The world’s six wealthiest countries (the USA, China, Japan, Germany, France and the UK) received less than nine per cent of the 65 million people fleeing to escape war and poverty. 

On the contrary, six of the poorest received over 50 per cent. This asymmetrical and disproportionate context has emerged from the latest OXFAM report on the situation of aid to migrants and refugees. Overall, the document shows that the response to the greatest humanitarian emergency since the Second World War is still inadequate and unsatisfactory: more must be done and more importantly, there must be sharing and integration in the systems of reception. A global problem like today’s immigration issue requires global responses.
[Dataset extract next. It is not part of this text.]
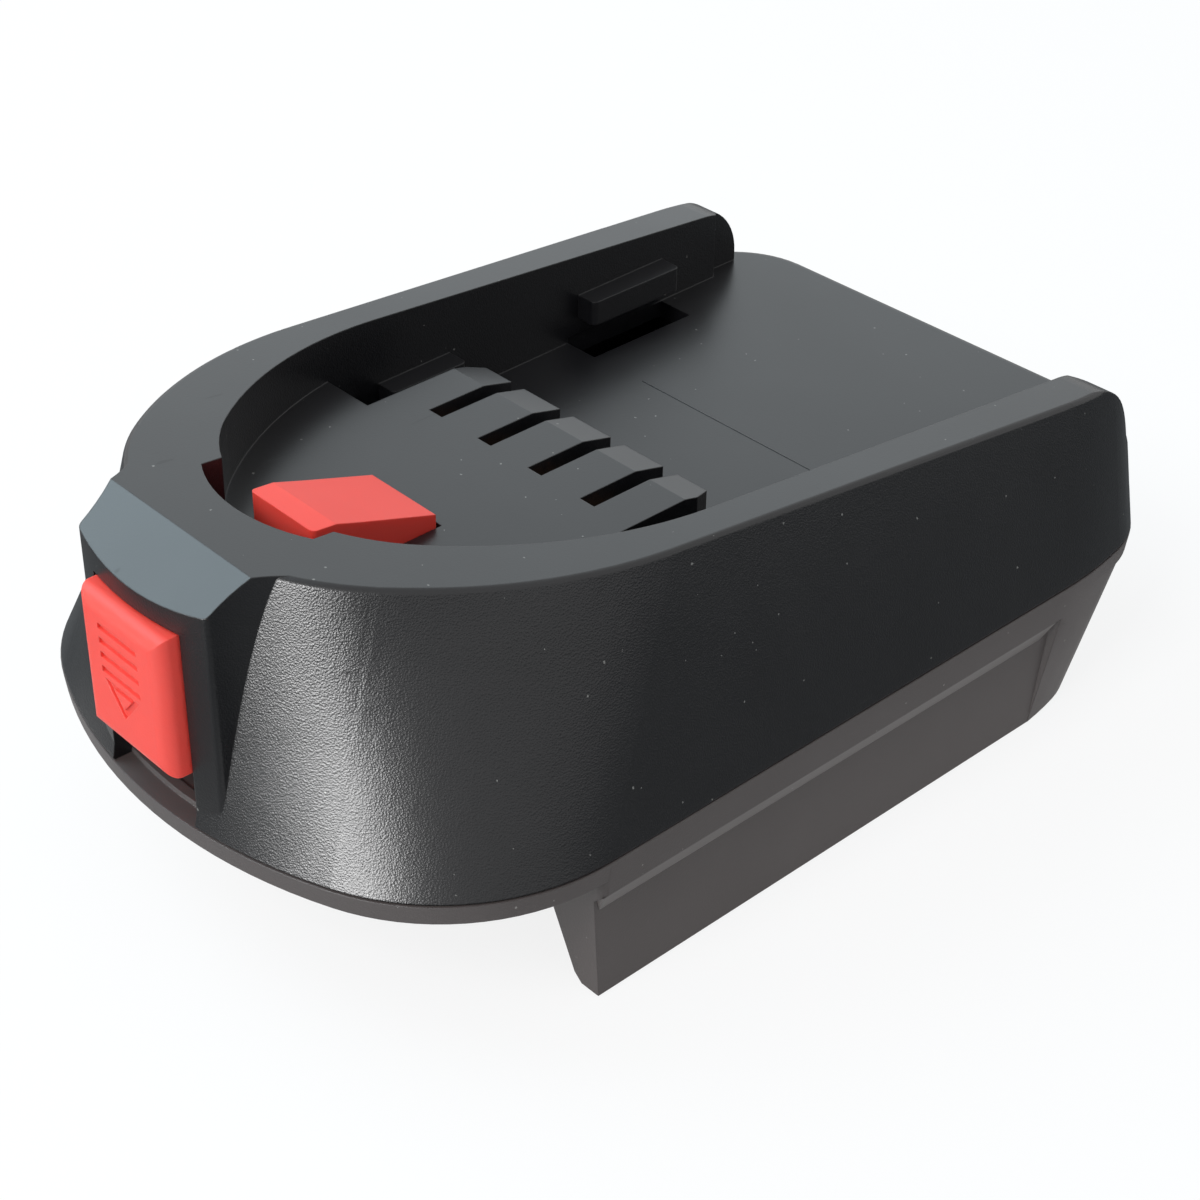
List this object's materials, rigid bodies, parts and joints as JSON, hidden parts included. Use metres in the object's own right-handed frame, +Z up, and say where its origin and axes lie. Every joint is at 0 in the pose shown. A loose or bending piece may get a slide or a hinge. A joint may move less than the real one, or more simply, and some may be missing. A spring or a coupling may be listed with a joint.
{
  "type": "cordless tool battery adapter",
  "caption": "Slide-on battery adapter for a cordless tool: black two-part shell with a horseshoe channel, terminal slots, battery skirts and a red sprung release latch.",
  "frame": {"origin": "centre of the bounding box in plan, on the plane of the skirts' bottom edges", "axes": "+Z up out of the tool channel, -Y towards the release button, +Y towards the mouth where the tool slides in, X across"},
  "size_m": [0.077, 0.122, 0.0478],
  "materials": {
    "upper_shell": "satin, fine spark texture on the flanks",
    "lower_shell": "fine matt texture",
    "latch_red": "satin",
    "spring_steel": "bright drawn wire",
    "screw_steel": "zinc plated",
    "contact_copper": "plated sheet",
    "blade_brass": "plated sheet",
    "carrier_plastic": "matt",
    "board_laminate": "solder mask",
    "resistor_body": "glazed",
    "wire_red": "insulation",
    "wire_black": "insulation",
    "wire_white": "insulation"
  },
  "bodies": {
    "housing": {"battery_blade_1": "blade_brass", "battery_blade_2": "blade_brass", "battery_blade_3": "blade_brass", "battery_blade_4": "blade_brass", "blade_block": "carrier_plastic", "blade_block_screws": "screw_steel", "carrier_screws": "screw_steel", "circuit_board": "board_laminate", "contact_carrier": "carrier_plastic", "housing_screws": "screw_steel", "id_resistor": "resistor_body", "latch_spring_left": "spring_steel", "latch_spring_right": "spring_steel", "lower_housing": "lower_shell", "sense_wire_battery_left": "wire_white", "sense_wire_battery_right": "wire_white", "sense_wire_tool_left": "wire_white", "sense_wire_tool_right": "wire_white", "tool_contact_1": "contact_copper", "tool_contact_2": "contact_copper", "tool_contact_3": "contact_copper", "tool_contact_4": "contact_copper", "upper_housing": "upper_shell", "wire_negative": "wire_black", "wire_positive": "wire_red"},
    "latch": {"release_latch": "latch_red"}
  },
  "joints": [
    {"name": "latch_press", "type": "slide", "parent": "housing", "child": "latch", "axis": [0, 0, -1], "range_m": [0, 0.0058], "stiffness_N_per_m": 600, "springref_m": -0.003, "deforming": ["latch_spring_left", "latch_spring_right"]}
  ]
}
Further details show that last year, the planet’s six largest economies welcomed 2.1 million refugees and asylum seekers, in other words, 8.88 percent of the total – a figure well below that of Jordan, Turkey, Lebanon, South Africa, Pakistan and the Palestinian Territories on the West Bank, which represent less than two per cent of the global economy. These countries have received over 11.9 million. Italy, having received 134,997 people (0.6 per cent of the total), is even further away from figures reached by Germany in the past year, which in a counter trend opened its borders to 736,740 people, increasing the number of refugees welcomed. On 19-20 September two fundamental summits will be held in New York in order to define how to cope with the migratory crisis. In view of this twofold event, OXFAM has launched an appeal that world leaders be called upon to guarantee safety, protection, dignity and a future to the millions of people forced to leave everything behind.